Applying cloud thinking to the building of on-prem systems allows for different Integration testing approaches to be used economically and efficiently. The cloud can create multiple Integration environments that are all “identical” based on the current target goal. R&D and ENG subgroups can each have their dedicated Integration environment that can combine work from multiple squads of the same discipline, without colliding with other system components. For example, all the teams working on database changes can first integrate their work into a localized Integration testing environment. Once successful, move the bulk modifications to the higher level where all system components are being combined.

Chaos Engineering, “What if we take server X offline?”

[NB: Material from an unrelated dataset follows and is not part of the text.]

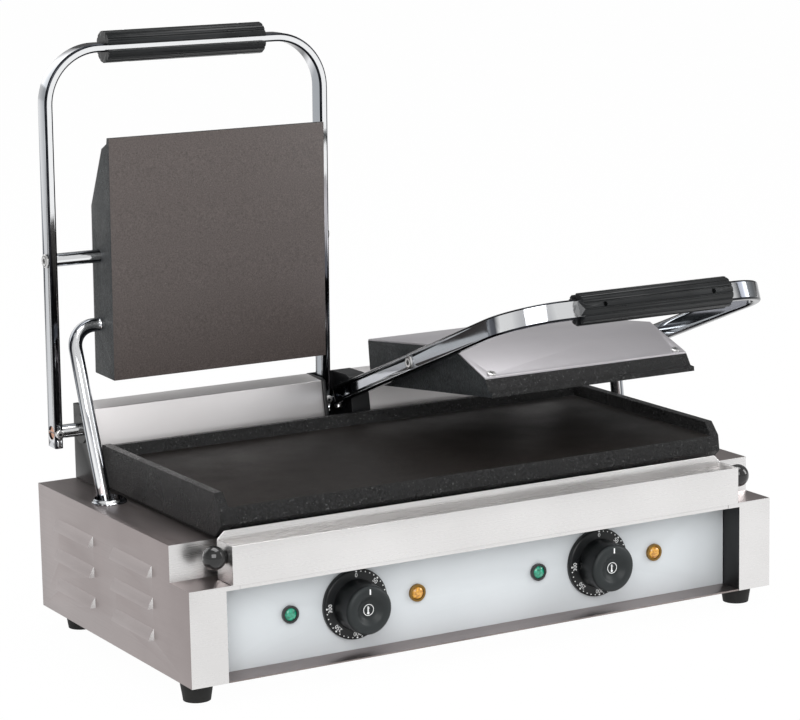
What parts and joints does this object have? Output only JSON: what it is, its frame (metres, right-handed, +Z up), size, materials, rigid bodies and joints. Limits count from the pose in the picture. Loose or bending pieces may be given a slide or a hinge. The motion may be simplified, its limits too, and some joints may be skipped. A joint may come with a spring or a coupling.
{
  "type": "contact grill",
  "caption": "Countertop contact grill with a wide lower plate, hinged lid frames that carry swinging upper plates, a drip tray and thermostat dials.",
  "frame": {"origin": "on the table, under the middle of the grill's outline with its lids raised as at rest", "axes": "+X to the user's right, +Y from the front to the back, +Z up"},
  "size_m": [0.58, 0.3582, 0.5205],
  "materials": {
    "steel_case": "satin brushed stainless",
    "panel_steel": "pale matte panel",
    "steel_bright": "fine satin stainless",
    "cast_iron_black": "rough black cast iron",
    "gasket_rubber": "matte",
    "element_steel": "dull sheath",
    "zinc_steel": "zinc plated",
    "insulation": "ceramic fibre mat",
    "brown_plastic": "phenolic",
    "black_plastic": "satin black",
    "green_lens": "translucent green",
    "amber_lens": "translucent amber",
    "black_gloss": "gloss black",
    "ivory_plastic": "ceramic ivory",
    "black_rubber": "matte",
    "black_paint": "black enamel",
    "spring_steel": "oiled",
    "chrome_bright": "polished chrome"
  },
  "bodies": {
    "base": {"side_case_left": "steel_case", "side_case_right": "steel_case", "base_pan": "steel_case", "back_panel": "steel_case", "front_panel": "panel_steel", "front_ledge": "steel_bright", "deck_plate": "steel_case", "lower_plate": "cast_iron_black", "plate_gasket": "gasket_rubber", "lower_heaters": "element_steel", "heater_clamp": "zinc_steel", "lower_insulation": "insulation", "heat_shield": "zinc_steel", "thermostat_bodies": "brown_plastic", "dial_skirts": "black_plastic", "green_lamp_lenses": "green_lens", "amber_lamp_lenses": "amber_lens", "lamp_bezels": "black_gloss", "lamp_bodies": "black_plastic", "terminal_block": "ivory_plastic", "cable_gland": "black_plastic", "rubber_feet": "black_rubber", "foot_screws": "zinc_steel", "rear_housing_left": "steel_bright", "rear_housing_right": "steel_bright", "hinge_cheeks": "black_paint", "hinge_web": "black_paint", "hinge_bushes": "black_plastic", "torsion_springs": "spring_steel", "conduit_rings": "chrome_bright", "case_screws": "zinc_steel"},
    "tray": {"drip_tray": "steel_bright", "tray_knobs": "black_gloss", "tray_screws": "zinc_steel"},
    "knob_left": {"knob_left": "black_plastic", "thermostat_shaft_left": "zinc_steel"},
    "lid_left": {"lid_frame_left": "chrome_bright", "hinge_shaft_left": "chrome_bright", "pivot_rod_left": "chrome_bright", "grip_shells_left": "black_plastic", "frame_bolts_left": "zinc_steel"},
    "plate_left": {"upper_plate_left": "cast_iron_black", "plate_cover_left": "steel_bright", "cover_screws_left": "zinc_steel", "upper_heater_left": "element_steel", "upper_insulation_left": "insulation"},
    "conduit_left": {"conduit_left": "chrome_bright"},
    "knob_right": {"knob_right": "black_plastic", "thermostat_shaft_right": "zinc_steel"},
    "lid_right": {"lid_frame_right": "chrome_bright", "hinge_shaft_right": "chrome_bright", "pivot_rod_right": "chrome_bright", "grip_shells_right": "black_plastic", "frame_bolts_right": "zinc_steel"},
    "plate_right": {"upper_plate_right": "cast_iron_black", "plate_cover_right": "steel_bright", "cover_screws_right": "zinc_steel", "upper_heater_right": "element_steel", "upper_insulation_right": "insulation"},
    "conduit_right": {"conduit_right": "chrome_bright"}
  },
  "joints": [
    {"name": "tray_slide", "type": "slide", "parent": "base", "child": "tray", "axis": [0, -1, 0], "range_m": [0, 0.06]},
    {"name": "knob_left_turn", "type": "hinge", "parent": "base", "child": "knob_left", "pos_m": [-0.1236, -0.11489, 0.0585], "axis": [0, 1, 0], "range_deg": [0, 265]},
    {"name": "knob_right_turn", "type": "hinge", "parent": "base", "child": "knob_right", "pos_m": [0.1164, -0.11489, 0.0585], "axis": [0, 1, 0], "range_deg": [0, 265]},
    {"name": "lid_left_hinge", "type": "hinge", "parent": "base", "child": "lid_left", "pos_m": [0, 0.14511, 0.1748], "axis": [-1, 0, 0], "range_deg": [-85.64, 4]},
    {"name": "plate_left_swing", "type": "hinge", "parent": "lid_left", "child": "plate_left", "pos_m": [0, 0.14167, 0.32626], "axis": [-1, 0, 0], "range_deg": [-4, 2]},
    {"name": "conduit_left_swivel", "type": "hinge", "parent": "plate_left", "child": "conduit_left", "pos_m": [0, 0.14637, 0.26537], "axis": [-1, 0, 0], "range_deg": [-4, 51]},
    {"name": "lid_right_hinge", "type": "hinge", "parent": "base", "child": "lid_right", "pos_m": [0, 0.14511, 0.1748], "axis": [-1, 0, 0], "range_deg": [-17.69, 36]},
    {"name": "plate_right_swing", "type": "hinge", "parent": "lid_right", "child": "plate_right", "pos_m": [0, 0.00343, 0.22848], "axis": [-1, 0, 0], "range_deg": [-25, 13]},
    {"name": "conduit_right_swivel", "type": "hinge", "parent": "plate_right", "child": "conduit_right", "pos_m": [0, 0.06441, 0.22498], "axis": [-1, 0, 0], "range_deg": [-5, 8]}
  ],
  "couplings": [
    {"joint": "plate_left_swing", "follows": "lid_left_hinge", "ratio": 0.0323},
    {"joint": "conduit_left_swivel", "follows": "lid_left_hinge", "ratio": -0.5772},
    {"joint": "plate_right_swing", "follows": "lid_right_hinge", "ratio": -0.6551},
    {"joint": "conduit_right_swivel", "follows": "lid_right_hinge", "ratio": 0.1702}
  ]
}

Chaos Engineering for Traditional Applications” documents the justification and use cases where cloud-native Chaos engineering theory can be applied to traditional applications running on-prem. Server consolidation projects have the manifest need to apply “Chaos Testing” to the intermediate release candidates being built. A new level of “What if XYZ happens?” will be achieved when combining multiple systems down into a smaller number. Some categories of problem areas that need “random failure testing” would include:

Resource-based like:

  • Low memory
  • Not enough CPU
  • Full disk volumes
  • Low network bandwidth, high latency
  • Hardware failures like a failed disk drive, failed server, disconnected network

And not so obvious ones could be:

  • Database/server process down
  • Microservice down
  • Application code failure
  • Expired Certificate(s)
    And even less obvious:
  • Is there sufficient monitoring, and have alarms been validated?

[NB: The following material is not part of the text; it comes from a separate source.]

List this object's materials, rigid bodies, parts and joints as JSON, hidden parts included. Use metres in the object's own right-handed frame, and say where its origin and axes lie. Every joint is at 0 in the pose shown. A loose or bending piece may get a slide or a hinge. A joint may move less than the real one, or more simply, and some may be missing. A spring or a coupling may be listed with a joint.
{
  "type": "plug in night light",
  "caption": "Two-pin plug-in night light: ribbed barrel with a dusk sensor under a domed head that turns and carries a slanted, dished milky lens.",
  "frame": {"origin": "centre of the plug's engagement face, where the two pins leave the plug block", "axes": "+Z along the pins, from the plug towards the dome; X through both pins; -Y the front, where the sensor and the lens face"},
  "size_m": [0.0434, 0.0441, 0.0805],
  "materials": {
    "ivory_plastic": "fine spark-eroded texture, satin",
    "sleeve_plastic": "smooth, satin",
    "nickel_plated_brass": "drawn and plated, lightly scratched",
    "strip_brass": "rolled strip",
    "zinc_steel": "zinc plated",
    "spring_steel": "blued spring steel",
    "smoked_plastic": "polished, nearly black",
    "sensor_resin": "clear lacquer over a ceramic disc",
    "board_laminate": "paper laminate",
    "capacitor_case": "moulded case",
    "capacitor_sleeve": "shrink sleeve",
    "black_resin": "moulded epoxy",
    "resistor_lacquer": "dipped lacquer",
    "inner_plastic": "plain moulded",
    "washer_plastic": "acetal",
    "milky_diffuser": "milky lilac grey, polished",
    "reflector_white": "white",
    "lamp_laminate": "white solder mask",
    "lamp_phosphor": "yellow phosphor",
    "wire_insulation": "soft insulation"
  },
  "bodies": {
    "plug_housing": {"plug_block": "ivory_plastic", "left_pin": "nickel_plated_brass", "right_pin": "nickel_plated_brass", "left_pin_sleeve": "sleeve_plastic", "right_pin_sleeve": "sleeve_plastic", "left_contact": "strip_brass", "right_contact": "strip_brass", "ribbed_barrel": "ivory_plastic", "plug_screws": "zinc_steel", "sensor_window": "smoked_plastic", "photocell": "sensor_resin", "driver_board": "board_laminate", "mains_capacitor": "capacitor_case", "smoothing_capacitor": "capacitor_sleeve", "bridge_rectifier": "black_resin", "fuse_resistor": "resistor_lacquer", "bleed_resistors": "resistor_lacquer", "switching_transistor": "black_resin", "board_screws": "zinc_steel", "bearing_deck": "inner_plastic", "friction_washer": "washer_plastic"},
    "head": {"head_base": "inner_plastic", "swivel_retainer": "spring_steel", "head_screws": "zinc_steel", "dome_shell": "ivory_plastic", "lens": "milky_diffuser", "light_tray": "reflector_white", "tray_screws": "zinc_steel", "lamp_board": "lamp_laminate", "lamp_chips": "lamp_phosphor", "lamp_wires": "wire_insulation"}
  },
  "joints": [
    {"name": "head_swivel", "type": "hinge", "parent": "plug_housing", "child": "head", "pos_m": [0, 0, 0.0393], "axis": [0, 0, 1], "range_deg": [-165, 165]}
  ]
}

Each category of items requires the execution of multiple “experiments” to understand how the overall system reacts when a chaotic event is introduced into the system. The cloud can then be used to recover the system back to a stable state. Quick environment recovery allows for the execution of multiple, potentially destructive experiments.

Disaster Recovery

Creating a consolidated server solution creates a whole new application architecture that did not exist before. This brings up the question of how Disaster Recovery (DR) will be implemented for this new system. The DR requirements for a consolidated system are even more elevated than individual disparate systems that may have existed during pre-consolidation. The consolidated system creates an “all or nothing” approach for DR since the DR mechanism now holds all of the previous individual components as a single unit of failure. Before consolidation, one of the individual components may have failed without impacting the others. Now during post-consolidation, all components are in a single unit of failure. So a DR event may cause more “ripples in the pond” than during pre-consolidation.

But once again, a cloud-based thinking model allows for experimentation and trial-and-error during the design of the DR implementation. Viable approaches can be tested in production-like but mock environments running in the cloud, that will eventually be represented by traditional on-prem systems. The cloud becomes the DR “sandbox” so that the right approach can be validated in a way that does not require non-disposable fixed assets to be purchased.

Training

Need to train employees on a new application package where each user needs to create their own data?

For example, all students have directions like “Create a new customer with these unique parameters: Name, Date of Birth, Social Security Number, etc. If all students try to create the same customer in the same data set, you will most likely have duplicate data collisions.

You can solve this problem by giving each student their own unique environment of data and application components so each student has their own “world” to work in. On traditional on-prem systems, this is very difficult. For the cloud, it is a piece of cake. You simply create a unique compute/data environment for each student. The students do their work, and when the class is over you delete their environments. If you have a “golden template” that is used as a starting point, resetting everything for the next class should be easy.

Summary

There are various use cases for the cloud that do not technically fall into the category of “classical production”. Just some imagination and a little ingenuity are required to satisfy a lot of non-prod use cases.